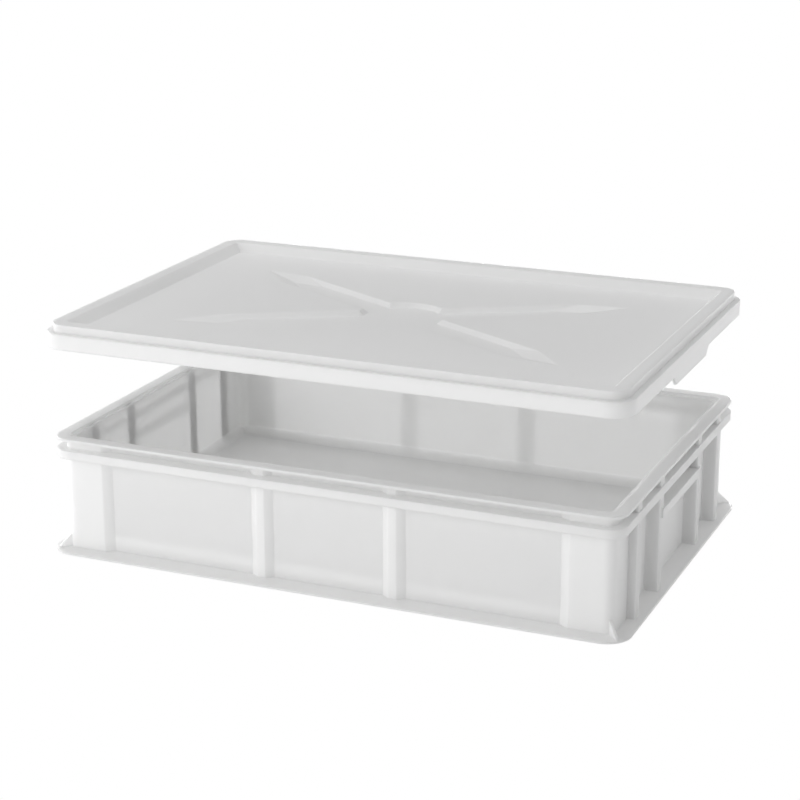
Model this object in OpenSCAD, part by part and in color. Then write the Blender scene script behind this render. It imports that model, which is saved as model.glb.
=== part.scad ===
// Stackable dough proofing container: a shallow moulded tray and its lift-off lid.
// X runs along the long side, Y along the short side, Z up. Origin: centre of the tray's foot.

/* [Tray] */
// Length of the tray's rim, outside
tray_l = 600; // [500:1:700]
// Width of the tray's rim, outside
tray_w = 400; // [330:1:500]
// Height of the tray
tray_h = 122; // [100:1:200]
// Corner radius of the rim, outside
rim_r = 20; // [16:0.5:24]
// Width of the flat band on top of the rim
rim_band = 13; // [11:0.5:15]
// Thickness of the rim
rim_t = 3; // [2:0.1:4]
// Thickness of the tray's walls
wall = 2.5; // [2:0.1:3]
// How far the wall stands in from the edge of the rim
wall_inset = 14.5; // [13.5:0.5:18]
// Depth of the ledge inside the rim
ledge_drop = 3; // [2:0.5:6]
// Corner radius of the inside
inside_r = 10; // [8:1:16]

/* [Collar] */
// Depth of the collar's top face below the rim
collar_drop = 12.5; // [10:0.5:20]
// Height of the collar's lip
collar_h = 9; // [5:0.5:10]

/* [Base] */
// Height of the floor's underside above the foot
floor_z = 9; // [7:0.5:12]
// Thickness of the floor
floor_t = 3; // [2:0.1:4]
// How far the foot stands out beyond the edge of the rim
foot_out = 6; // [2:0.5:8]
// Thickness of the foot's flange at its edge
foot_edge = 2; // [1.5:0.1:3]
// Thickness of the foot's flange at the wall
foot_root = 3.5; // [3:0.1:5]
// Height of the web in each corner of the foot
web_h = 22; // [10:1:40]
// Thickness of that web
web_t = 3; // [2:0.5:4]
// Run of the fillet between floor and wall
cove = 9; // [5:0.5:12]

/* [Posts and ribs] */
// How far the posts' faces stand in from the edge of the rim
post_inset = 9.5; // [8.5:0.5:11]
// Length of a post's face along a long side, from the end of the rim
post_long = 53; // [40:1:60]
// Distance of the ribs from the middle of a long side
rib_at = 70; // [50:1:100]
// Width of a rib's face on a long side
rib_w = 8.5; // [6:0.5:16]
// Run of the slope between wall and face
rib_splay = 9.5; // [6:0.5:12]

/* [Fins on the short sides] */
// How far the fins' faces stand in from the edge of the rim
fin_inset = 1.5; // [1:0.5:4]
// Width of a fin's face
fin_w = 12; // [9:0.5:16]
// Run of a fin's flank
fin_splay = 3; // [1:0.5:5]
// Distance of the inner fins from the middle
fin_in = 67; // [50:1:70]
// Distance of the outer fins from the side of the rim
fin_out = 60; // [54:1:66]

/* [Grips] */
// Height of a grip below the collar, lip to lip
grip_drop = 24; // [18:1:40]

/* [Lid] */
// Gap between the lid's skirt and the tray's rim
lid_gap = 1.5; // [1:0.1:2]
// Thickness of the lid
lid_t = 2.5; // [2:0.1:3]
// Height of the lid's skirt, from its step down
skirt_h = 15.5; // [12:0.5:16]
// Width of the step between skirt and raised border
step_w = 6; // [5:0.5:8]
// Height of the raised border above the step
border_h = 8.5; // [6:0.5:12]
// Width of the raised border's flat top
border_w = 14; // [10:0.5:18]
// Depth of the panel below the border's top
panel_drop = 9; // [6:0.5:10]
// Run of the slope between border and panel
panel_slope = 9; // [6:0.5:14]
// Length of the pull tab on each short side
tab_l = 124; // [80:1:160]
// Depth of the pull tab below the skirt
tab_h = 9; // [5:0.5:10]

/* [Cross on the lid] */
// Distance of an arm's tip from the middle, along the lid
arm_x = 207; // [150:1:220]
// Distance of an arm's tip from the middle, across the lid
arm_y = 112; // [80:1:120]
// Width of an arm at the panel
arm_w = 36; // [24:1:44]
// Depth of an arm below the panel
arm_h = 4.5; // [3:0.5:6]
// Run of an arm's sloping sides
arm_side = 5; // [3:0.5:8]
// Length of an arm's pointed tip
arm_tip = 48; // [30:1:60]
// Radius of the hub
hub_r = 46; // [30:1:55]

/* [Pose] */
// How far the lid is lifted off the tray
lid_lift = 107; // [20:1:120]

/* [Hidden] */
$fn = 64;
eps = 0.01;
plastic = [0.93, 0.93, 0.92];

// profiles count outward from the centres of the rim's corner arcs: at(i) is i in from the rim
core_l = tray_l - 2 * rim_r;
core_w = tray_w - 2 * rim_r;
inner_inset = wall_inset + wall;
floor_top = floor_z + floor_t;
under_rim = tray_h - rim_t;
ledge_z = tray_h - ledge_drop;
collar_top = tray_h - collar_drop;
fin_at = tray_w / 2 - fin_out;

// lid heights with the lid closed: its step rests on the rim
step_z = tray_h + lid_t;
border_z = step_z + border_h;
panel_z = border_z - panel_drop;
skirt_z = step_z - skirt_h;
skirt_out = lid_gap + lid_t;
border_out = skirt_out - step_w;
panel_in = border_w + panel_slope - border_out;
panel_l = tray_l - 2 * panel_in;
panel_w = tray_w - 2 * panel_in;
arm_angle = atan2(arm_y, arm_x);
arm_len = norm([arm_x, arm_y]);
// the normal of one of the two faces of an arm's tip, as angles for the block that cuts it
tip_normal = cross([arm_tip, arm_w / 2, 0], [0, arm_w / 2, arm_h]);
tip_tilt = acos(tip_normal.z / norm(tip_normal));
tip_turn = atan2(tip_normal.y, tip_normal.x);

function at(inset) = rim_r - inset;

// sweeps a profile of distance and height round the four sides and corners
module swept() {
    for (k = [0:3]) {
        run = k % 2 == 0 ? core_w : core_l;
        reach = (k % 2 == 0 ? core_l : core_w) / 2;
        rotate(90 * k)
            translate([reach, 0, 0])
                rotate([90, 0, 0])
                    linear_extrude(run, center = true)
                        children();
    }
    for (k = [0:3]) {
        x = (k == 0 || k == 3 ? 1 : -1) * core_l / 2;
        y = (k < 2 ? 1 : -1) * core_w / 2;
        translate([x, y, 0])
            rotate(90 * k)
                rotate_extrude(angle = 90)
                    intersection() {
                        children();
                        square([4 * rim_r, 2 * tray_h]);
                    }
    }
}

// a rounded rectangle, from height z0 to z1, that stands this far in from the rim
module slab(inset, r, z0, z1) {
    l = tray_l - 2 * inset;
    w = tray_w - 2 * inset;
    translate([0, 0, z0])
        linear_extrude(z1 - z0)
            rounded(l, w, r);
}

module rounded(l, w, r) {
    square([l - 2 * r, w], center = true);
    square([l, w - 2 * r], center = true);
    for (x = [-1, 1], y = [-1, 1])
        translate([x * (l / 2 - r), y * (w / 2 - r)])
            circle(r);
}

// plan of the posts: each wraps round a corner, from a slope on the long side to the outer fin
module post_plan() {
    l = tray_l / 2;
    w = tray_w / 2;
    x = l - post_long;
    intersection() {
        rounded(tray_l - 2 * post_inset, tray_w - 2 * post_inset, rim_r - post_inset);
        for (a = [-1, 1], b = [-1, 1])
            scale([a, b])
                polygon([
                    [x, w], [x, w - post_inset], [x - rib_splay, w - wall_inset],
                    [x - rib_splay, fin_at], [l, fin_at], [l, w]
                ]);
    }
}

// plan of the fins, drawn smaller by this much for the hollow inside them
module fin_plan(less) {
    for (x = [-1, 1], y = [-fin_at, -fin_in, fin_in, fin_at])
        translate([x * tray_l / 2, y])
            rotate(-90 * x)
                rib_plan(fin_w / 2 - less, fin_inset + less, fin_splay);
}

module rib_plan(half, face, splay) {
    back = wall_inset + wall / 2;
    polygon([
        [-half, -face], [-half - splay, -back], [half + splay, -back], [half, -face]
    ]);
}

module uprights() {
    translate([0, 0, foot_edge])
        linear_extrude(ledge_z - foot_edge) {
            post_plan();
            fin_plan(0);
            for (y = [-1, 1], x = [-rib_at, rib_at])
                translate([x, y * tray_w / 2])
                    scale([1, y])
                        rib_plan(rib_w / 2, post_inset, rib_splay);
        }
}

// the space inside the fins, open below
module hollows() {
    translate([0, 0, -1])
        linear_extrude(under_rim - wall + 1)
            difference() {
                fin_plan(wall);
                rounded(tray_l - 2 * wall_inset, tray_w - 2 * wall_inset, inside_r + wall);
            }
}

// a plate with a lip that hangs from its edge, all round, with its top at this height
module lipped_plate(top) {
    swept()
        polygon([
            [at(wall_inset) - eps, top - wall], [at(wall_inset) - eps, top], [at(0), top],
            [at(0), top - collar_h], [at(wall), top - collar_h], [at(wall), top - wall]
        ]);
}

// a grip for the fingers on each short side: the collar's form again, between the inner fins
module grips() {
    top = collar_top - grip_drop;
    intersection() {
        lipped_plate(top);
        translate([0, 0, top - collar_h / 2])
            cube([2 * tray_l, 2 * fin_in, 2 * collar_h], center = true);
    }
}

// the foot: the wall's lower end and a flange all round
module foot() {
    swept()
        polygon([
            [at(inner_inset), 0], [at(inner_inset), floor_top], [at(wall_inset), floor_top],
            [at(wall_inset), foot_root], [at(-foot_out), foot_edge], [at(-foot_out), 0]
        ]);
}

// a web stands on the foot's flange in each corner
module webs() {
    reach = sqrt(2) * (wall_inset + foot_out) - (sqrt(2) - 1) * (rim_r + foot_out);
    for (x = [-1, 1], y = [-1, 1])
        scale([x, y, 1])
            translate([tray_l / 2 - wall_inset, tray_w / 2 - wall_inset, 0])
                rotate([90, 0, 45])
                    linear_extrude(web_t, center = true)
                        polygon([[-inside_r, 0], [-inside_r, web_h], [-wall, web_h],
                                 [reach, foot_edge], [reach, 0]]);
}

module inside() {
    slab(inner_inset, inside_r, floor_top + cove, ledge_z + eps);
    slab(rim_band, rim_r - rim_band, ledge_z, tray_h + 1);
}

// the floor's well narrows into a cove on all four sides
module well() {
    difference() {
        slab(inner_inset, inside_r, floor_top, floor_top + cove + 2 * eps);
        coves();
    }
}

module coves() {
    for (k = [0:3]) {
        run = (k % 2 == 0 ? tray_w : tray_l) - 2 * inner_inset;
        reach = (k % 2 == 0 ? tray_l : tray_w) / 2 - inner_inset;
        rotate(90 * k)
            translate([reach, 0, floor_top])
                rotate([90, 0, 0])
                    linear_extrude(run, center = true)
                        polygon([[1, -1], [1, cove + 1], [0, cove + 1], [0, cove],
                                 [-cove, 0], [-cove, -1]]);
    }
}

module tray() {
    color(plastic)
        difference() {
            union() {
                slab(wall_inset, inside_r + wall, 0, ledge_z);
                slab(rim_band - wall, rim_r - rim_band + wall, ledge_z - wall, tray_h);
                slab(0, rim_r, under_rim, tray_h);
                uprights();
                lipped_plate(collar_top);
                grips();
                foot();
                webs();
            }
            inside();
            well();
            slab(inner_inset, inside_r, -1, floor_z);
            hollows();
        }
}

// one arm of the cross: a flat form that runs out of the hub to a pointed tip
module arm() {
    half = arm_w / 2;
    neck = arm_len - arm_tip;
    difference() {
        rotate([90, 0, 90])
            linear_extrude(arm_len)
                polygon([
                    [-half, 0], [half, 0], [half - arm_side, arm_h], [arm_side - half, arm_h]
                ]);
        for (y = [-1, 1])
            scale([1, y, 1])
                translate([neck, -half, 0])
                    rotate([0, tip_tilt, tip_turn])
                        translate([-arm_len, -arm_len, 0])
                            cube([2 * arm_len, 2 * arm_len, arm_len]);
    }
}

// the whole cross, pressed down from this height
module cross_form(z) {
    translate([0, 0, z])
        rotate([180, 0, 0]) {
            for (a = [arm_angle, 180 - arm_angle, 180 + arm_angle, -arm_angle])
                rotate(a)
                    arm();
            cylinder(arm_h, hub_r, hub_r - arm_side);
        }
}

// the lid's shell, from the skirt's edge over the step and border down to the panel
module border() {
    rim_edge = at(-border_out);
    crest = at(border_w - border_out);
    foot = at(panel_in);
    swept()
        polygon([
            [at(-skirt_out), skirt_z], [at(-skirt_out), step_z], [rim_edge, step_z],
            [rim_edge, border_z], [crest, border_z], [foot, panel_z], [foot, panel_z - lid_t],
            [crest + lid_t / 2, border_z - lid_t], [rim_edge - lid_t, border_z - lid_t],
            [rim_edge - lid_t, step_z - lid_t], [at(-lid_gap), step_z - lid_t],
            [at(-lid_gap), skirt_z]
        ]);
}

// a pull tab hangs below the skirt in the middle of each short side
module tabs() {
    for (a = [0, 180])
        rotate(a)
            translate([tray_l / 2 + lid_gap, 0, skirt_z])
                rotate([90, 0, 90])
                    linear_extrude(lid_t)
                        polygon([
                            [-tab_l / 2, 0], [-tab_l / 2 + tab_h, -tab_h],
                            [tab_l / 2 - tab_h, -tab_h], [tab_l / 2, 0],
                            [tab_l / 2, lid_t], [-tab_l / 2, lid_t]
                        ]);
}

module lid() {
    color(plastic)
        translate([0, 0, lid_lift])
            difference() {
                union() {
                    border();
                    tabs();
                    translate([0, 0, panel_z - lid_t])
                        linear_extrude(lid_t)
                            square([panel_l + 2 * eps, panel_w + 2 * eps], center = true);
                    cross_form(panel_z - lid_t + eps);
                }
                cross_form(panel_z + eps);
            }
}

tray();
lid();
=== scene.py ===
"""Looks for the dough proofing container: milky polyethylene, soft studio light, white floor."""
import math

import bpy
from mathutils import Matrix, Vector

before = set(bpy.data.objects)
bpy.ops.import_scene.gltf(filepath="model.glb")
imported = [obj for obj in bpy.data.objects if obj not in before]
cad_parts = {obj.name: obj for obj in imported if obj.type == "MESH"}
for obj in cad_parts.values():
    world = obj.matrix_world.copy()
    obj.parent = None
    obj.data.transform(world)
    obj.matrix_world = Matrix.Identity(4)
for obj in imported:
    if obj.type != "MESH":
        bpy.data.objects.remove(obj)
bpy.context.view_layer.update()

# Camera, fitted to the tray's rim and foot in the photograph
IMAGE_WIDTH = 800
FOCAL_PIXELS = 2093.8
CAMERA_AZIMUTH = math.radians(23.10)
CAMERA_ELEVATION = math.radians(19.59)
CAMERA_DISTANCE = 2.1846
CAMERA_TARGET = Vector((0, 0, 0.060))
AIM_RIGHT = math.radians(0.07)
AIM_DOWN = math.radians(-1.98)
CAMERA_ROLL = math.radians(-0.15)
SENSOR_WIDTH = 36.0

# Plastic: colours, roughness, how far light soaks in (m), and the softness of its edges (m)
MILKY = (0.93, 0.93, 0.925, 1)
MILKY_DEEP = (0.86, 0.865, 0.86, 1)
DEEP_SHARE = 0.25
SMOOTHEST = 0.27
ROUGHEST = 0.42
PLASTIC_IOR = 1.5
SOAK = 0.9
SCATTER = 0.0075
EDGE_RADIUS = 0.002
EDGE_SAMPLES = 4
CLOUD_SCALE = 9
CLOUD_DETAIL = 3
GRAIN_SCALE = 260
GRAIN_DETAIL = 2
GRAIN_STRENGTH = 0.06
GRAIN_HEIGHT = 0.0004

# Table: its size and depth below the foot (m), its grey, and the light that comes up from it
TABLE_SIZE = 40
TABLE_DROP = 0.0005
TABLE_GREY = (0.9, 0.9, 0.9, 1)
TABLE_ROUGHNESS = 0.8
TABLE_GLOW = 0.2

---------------

■ **STATED TASK**
Give again the run of lines that opens at the line with "cross_form(panel_z - lid_t" and closes at the line with "SENSOR_WIDTH = 36.0", exactly, and only that run.

■ **WRITTEN ANSWER**
                    cross_form(panel_z - lid_t + eps);
                }
                cross_form(panel_z + eps);
            }
}

tray();
lid();
=== scene.py ===
"""Looks for the dough proofing container: milky polyethylene, soft studio light, white floor."""
import math

import bpy
from mathutils import Matrix, Vector

before = set(bpy.data.objects)
bpy.ops.import_scene.gltf(filepath="model.glb")
imported = [obj for obj in bpy.data.objects if obj not in before]
cad_parts = {obj.name: obj for obj in imported if obj.type == "MESH"}
for obj in cad_parts.values():
    world = obj.matrix_world.copy()
    obj.parent = None
    obj.data.transform(world)
    obj.matrix_world = Matrix.Identity(4)
for obj in imported:
    if obj.type != "MESH":
        bpy.data.objects.remove(obj)
bpy.context.view_layer.update()

# Camera, fitted to the tray's rim and foot in the photograph
IMAGE_WIDTH = 800
FOCAL_PIXELS = 2093.8
CAMERA_AZIMUTH = math.radians(23.10)
CAMERA_ELEVATION = math.radians(19.59)
CAMERA_DISTANCE = 2.1846
CAMERA_TARGET = Vector((0, 0, 0.060))
AIM_RIGHT = math.radians(0.07)
AIM_DOWN = math.radians(-1.98)
CAMERA_ROLL = math.radians(-0.15)
SENSOR_WIDTH = 36.0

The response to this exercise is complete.